Miscellaneous material for your mid-week reading.
- Brian Owens' roundup includes reference to new research showing that excess deaths are the result of COVID-19 itself, not the lockdowns used to combat it. And Renju Jose and Byron Kaye report on Australia's soaring COVID rates, while Yasmine Ghania discusses how Saskatchewan is at risk of a fourth wave.
- Angus Reid has unveiled new polling on vaccinations and other public health measures - including strong support for at least some form of vaccine requirement in every province/region. Blake Murdoch highlights how there are few rational arguments against vaccine passports. And Andrew Coyne writes that we may soon have little choice but to apply vaccine mandates to ensure we reach herd immunity before the Delta variant runs rampant.
- Sara Mojtehedzadeh reports on the close connection between workplace COVID outbreaks and the use of temporary and precarious labour.
- PressProgress exposes how Doug Ford's government has actively treated the pandemic as an opportunity for private actors to extract money from the public education system.

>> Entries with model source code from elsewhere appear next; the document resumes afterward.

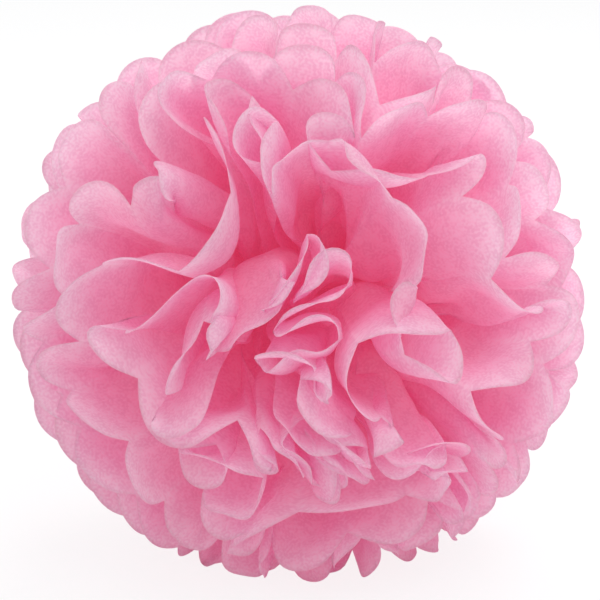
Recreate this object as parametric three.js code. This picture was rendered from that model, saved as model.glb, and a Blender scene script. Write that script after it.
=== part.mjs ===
// Tissue paper pom pom: twelve sheets of tissue paper, pleated together, gathered at the middle by one
// twisted wire, cut round at the pleats' ends and pulled apart into a ball.
// Units are millimetres and +Z is up. The ball stands on the plane z = 0, with the origin under its middle.
// The flower's face, where the front sheets open, looks along -Y and a little upwards.
import * as THREE from "three";

// The ball and how it stands.
const BALL_RADIUS = 125;
const CENTRE_HEIGHT = 112; // less than the radius: the lowest paper is bent over and lies on the floor
const FACE_ELEVATION = THREE.MathUtils.degToRad(10);
const STRIP_ROLL = THREE.MathUtils.degToRad(32); // turns the pleats' long direction away from level

// One flat sheet, before it is gathered.
const PLEATS = 14;
const PLEAT_WIDTH = 32;
const SCALLOP_DEPTH = 10; // how far each pleat's round end stands out from its corners
const SCALLOP_SHARES = [0.15, 0.5, 0.85]; // places across a pleat of its round end's corners
const PAPER_THICKNESS = 0.5;
const MITRE_LIMIT = 2.5; // how many half thicknesses the skin may move at a sharp fold

// The stack at the tie. The middle sheets have the longest and widest necks, so that the sheets nest.
const SHEET_COUNT = 12;
const STACK_STEP = 1;
const NECK_HALF_LENGTH = 4;
const NECK_LENGTH_STEP = 0.9;
const NECK_HALF_WIDTH = 4;
const NECK_WIDTH_STEP = 0.8;

// How the sheets are pulled apart: each is a cone round the flower's axis, and its pleats open outwards.
const FIRST_OPENING = THREE.MathUtils.degToRad(15);
const LAST_OPENING = THREE.MathUtils.degToRad(82);
const FOLD_STATIONS = [24, 48, 70, 92]; // distances from the tie at which the pleats are drawn
const PLEATS_START = 10; // past the neck, the pleats deepen from here
const PLEATS_FULL = 85; // to here
const INNER_FOLD_RADIUS = 8; // the inner folds of a narrow cone keep this far from the axis
const HALF_SPREAD = THREE.MathUtils.degToRad(93.5); // over 90, so that the side edges of two halves nearly meet

// The tie.
const WIRE_DIAMETER = 1;
const LOOP_HALF_WIDTH = 9.2;
const LOOP_HALF_HEIGHT = 7.6;
const TAIL_LENGTH = 28;
const TWIST_RADIUS = 0.68;
const TWIST_PITCH = 7;
const WIRE_SIDES = 6;
const WIRE_STEPS = 110;

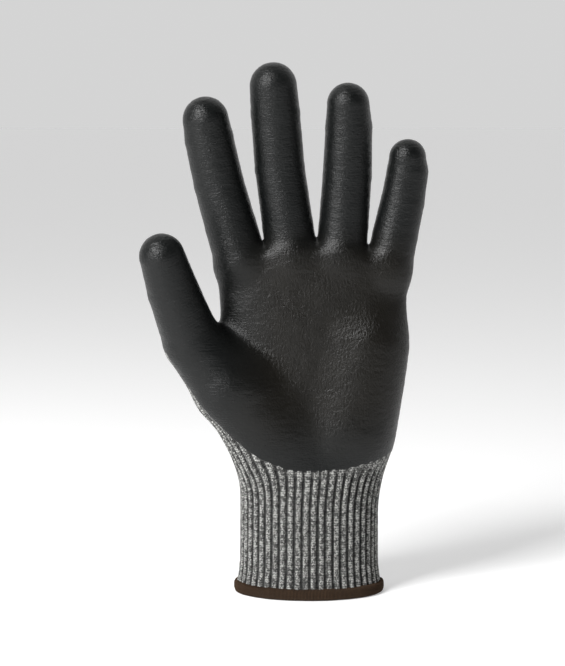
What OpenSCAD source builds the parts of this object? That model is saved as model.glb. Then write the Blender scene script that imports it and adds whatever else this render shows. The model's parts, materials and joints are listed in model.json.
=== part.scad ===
/* [Walls] */
// Thickness of the knitted liner
liner_t = 1.0; // [0.8:0.1:1.2]
// Thickness of the dipped coating on the palm side
coat_t = 0.5; // [0.3:0.1:0.6]
// Running gap between a folding segment and the socket that it turns in
fold_gap = 0.3; // [0.3:0.05:0.4]

/* [Fingers] */
// Index finger's root hinge: across the palm, depth and height
index_root = [-36.7, 0, 173.2]; // [-180:0.1:180]
// Index finger's lengths from root to middle hinge, to tip hinge, to the centre of the round tip
index_lengths = [21, 21, 9.2]; // [5:0.1:40]
// Index finger's lean towards the thumb, one angle for each length
index_leans = [15.5, 12, 9]; // [-30:0.5:30]
// Index finger's outer radius at the three hinges and at the tip
index_radii = [12, 11.7, 11.3, 10.7]; // [9:0.1:15]
// Middle finger's root hinge
middle_root = [-10.1, 0, 173.2]; // [-180:0.1:180]
// Middle finger's lengths
middle_lengths = [27, 26, 12.8]; // [5:0.1:40]
// Middle finger's leans
middle_leans = [8, 4.5, 3]; // [-30:0.5:30]
// Middle finger's outer radii
middle_radii = [11.9, 11.6, 11.4, 10.9]; // [9:0.1:15]
// Ring finger's root hinge
ring_root = [15.9, 0, 173.2]; // [-180:0.1:180]
// Ring finger's lengths
ring_lengths = [23.5, 22.5, 10.8]; // [5:0.1:40]
// Ring finger's leans
ring_leans = [-4, -1.5, 1]; // [-30:0.5:30]
// Ring finger's outer radii
ring_radii = [11.6, 11.4, 11, 10.2]; // [9:0.1:15]
// Little finger's root hinge
little_root = [40, 0, 168.5]; // [-180:0.1:180]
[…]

And Mike Crawley reports on Ford's immediate end to the enforcement of licensing requirements for workers in skilled trades - signaling that for all the talking points conservatives spout about respect for tradespeople, they're the ones who wrongly believe there's no need for tradespeople to have any skills or qualifications.
- Finally, Gabriel Zucman and others warn (PDF) that a loophole in the current international joint statement on a global minimum corporate tax may not only render the minimum ineffective, but could actually create new incentives for tax havens and the businesses who seek to abuse them.